[Begin Given material]

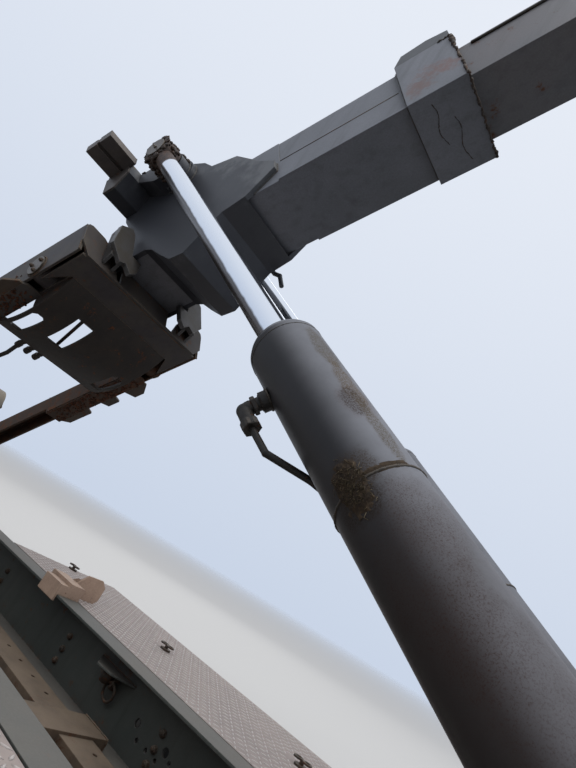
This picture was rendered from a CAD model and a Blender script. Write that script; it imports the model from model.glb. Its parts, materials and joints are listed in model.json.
# %% [markdown]
# A hook-lift hoist lifts, tips and sets down roll-off containers. It is a welded steel machine:
# a subframe with two rails, a tipping frame, a telescopic arm with a hook, and two lift cylinders.
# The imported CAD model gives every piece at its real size. This script only dresses it: it gives
# each piece the finish of the real one, and adds what is too small for the CAD, such as weld
# seams, bolts, the checker pattern of the decks, grease, mud and rust flakes.

# %% Load the fixed frame
import json
import math
import random

import bmesh
import bpy
from mathutils import Matrix, Vector
from mathutils import noise as field


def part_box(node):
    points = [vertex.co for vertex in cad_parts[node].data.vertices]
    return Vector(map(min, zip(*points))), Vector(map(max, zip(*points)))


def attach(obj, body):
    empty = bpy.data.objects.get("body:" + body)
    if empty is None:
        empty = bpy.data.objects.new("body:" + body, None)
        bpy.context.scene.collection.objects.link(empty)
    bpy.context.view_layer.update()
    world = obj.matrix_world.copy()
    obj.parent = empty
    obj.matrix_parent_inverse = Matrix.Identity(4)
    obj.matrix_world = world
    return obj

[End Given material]

Return all the data exactly as given.

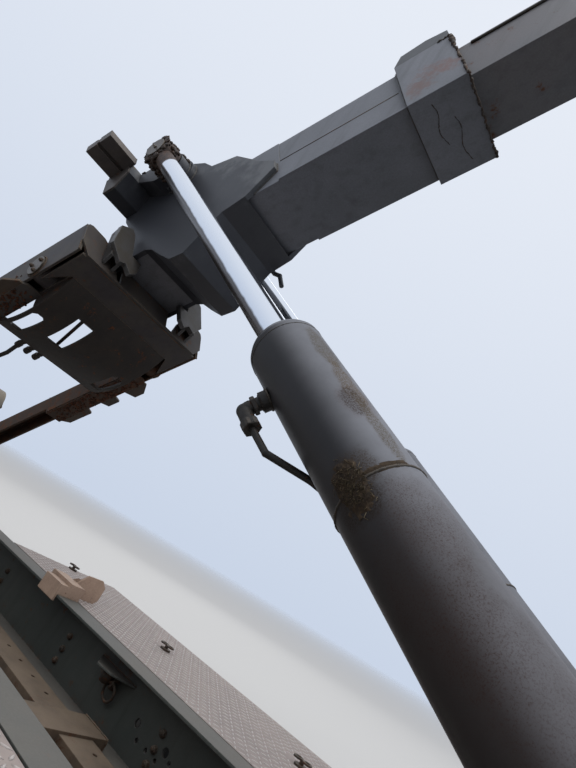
This picture was rendered from a CAD model and a Blender script. Write that script; it imports the model from model.glb. Its parts, materials and joints are listed in model.json.
# %% [markdown]
# A hook-lift hoist lifts, tips and sets down roll-off containers. It is a welded steel machine:
# a subframe with two rails, a tipping frame, a telescopic arm with a hook, and two lift cylinders.
# The imported CAD model gives every piece at its real size. This script only dresses it: it gives
# each piece the finish of the real one, and adds what is too small for the CAD, such as weld
# seams, bolts, the checker pattern of the decks, grease, mud and rust flakes.

# %% Load the fixed frame
import json
import math
import random

import bmesh
import bpy
from mathutils import Matrix, Vector
from mathutils import noise as field


def part_box(node):
    points = [vertex.co for vertex in cad_parts[node].data.vertices]
    return Vector(map(min, zip(*points))), Vector(map(max, zip(*points)))


def attach(obj, body):
    empty = bpy.data.objects.get("body:" + body)
    if empty is None:
        empty = bpy.data.objects.new("body:" + body, None)
        bpy.context.scene.collection.objects.link(empty)
    bpy.context.view_layer.update()
    world = obj.matrix_world.copy()
    obj.parent = empty
    obj.matrix_parent_inverse = Matrix.Identity(4)
    obj.matrix_world = world
    return obj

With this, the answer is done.